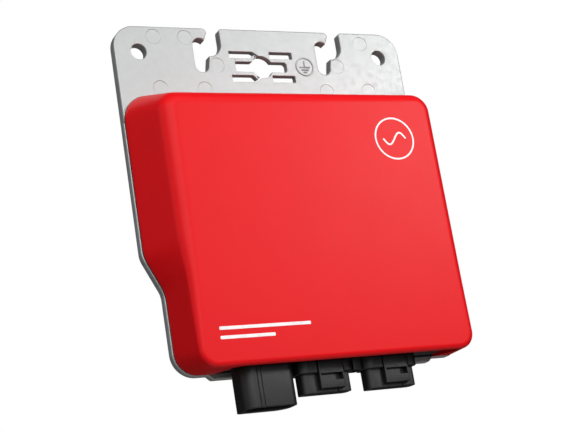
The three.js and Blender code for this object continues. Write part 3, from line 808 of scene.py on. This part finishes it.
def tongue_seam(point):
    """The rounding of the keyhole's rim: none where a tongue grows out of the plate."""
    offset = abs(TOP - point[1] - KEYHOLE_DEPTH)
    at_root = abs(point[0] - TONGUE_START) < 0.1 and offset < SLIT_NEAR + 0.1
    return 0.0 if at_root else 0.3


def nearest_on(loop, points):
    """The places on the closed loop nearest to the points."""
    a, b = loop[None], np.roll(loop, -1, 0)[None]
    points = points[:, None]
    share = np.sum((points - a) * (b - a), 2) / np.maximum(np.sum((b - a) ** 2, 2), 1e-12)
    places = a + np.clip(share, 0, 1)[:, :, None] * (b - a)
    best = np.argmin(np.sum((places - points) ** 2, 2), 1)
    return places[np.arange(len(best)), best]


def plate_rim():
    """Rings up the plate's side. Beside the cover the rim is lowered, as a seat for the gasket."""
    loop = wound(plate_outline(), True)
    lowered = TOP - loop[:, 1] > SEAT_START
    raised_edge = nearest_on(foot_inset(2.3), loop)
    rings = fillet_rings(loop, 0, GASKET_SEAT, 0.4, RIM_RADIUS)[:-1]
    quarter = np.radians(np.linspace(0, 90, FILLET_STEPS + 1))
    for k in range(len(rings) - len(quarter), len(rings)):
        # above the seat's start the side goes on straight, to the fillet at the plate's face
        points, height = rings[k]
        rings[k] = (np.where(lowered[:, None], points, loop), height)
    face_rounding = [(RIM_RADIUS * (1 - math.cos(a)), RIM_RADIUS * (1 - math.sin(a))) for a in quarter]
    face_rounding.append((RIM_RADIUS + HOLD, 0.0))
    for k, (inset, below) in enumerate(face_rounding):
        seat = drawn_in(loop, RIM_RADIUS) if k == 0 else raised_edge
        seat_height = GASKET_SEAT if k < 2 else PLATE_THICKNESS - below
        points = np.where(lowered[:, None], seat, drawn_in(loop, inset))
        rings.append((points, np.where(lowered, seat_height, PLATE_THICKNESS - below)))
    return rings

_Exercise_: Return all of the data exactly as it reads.

_Answer in full_:
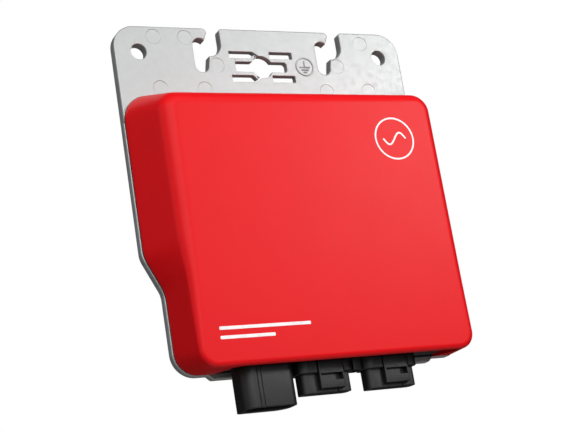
The three.js and Blender code for this object continues. Write part 3, from line 808 of scene.py on. This part finishes it.
def tongue_seam(point):
    """The rounding of the keyhole's rim: none where a tongue grows out of the plate."""
    offset = abs(TOP - point[1] - KEYHOLE_DEPTH)
    at_root = abs(point[0] - TONGUE_START) < 0.1 and offset < SLIT_NEAR + 0.1
    return 0.0 if at_root else 0.3


def nearest_on(loop, points):
    """The places on the closed loop nearest to the points."""
    a, b = loop[None], np.roll(loop, -1, 0)[None]
    points = points[:, None]
    share = np.sum((points - a) * (b - a), 2) / np.maximum(np.sum((b - a) ** 2, 2), 1e-12)
    places = a + np.clip(share, 0, 1)[:, :, None] * (b - a)
    best = np.argmin(np.sum((places - points) ** 2, 2), 1)
    return places[np.arange(len(best)), best]


def plate_rim():
    """Rings up the plate's side. Beside the cover the rim is lowered, as a seat for the gasket."""
    loop = wound(plate_outline(), True)
    lowered = TOP - loop[:, 1] > SEAT_START
    raised_edge = nearest_on(foot_inset(2.3), loop)
    rings = fillet_rings(loop, 0, GASKET_SEAT, 0.4, RIM_RADIUS)[:-1]
    quarter = np.radians(np.linspace(0, 90, FILLET_STEPS + 1))
    for k in range(len(rings) - len(quarter), len(rings)):
        # above the seat's start the side goes on straight, to the fillet at the plate's face
        points, height = rings[k]
        rings[k] = (np.where(lowered[:, None], points, loop), height)
    face_rounding = [(RIM_RADIUS * (1 - math.cos(a)), RIM_RADIUS * (1 - math.sin(a))) for a in quarter]
    face_rounding.append((RIM_RADIUS + HOLD, 0.0))
    for k, (inset, below) in enumerate(face_rounding):
        seat = drawn_in(loop, RIM_RADIUS) if k == 0 else raised_edge
        seat_height = GASKET_SEAT if k < 2 else PLATE_THICKNESS - below
        points = np.where(lowered[:, None], seat, drawn_in(loop, inset))
        rings.append((points, np.where(lowered, seat_height, PLATE_THICKNESS - below)))
    return rings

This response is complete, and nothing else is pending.